Predictive Vehicle Stability Assessment Using Lyapunov Exponent Under Extreme Conditions

Under extreme conditions, vehicles may encounter critical instability and cause traffic accidents due to the tire force saturation. In such cases, accurately predicting the vehicle instability is conducive to vehicle safety because drivers or vehicle controllers can be alerted and take early interventions to ensure driving safety. However, the existing stability assessment methods tend to be conservative, hard to quantify, and often ignore the coupled longitudinal and lateral dynamics, as well as the nonlinear characteristics of tires. Simultaneously, under extreme operating conditions, the assessment of vehicle potential risk imposes higher demands on the prediction accuracy of vehicle motion states. To address these 2 issues, this paper proposes a predictive vehicle stability assessment method using 3-dimensional Lyapunov exponents (3D-LEs) for a nonlinear vehicle system. Firstly, a nonlinear 8-degree-of-freedom vehicle dynamics model is constructed for an electric vehicle, aiming to capture the coupling dynamic characteristics and the tire force saturation under extreme conditions. To minimize the simulation-reality disparities, the vehicle parameters are automatically calibrated through Bayesian optimization using field test data.
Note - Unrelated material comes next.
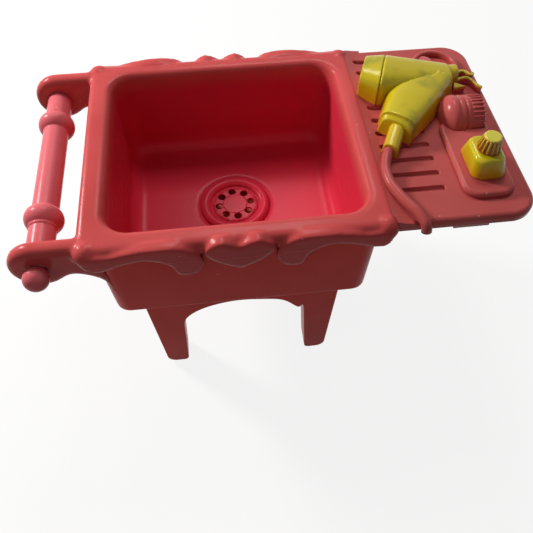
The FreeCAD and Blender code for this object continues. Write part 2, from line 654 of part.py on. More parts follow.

Secondly, to predict the potential risk of vehicle instability precisely, a physics-informed neural network based state prediction module is established for the vehicle stability assessment system. The ordinary differential equations of the vehicle system are integrated into neural networks to obtain physically consistent predictions of vehicle dynamic motion. Finally, the 3D-LEs, encompassing lateral motion, yaw motion, and roll motion, are employed to concurrently evaluate vehicle stability. Experimental results demonstrate that the predictive vehicle stability assessment method accurately evaluates the stability of predicted state sequences, enabling safer and more stable control under extreme conditions.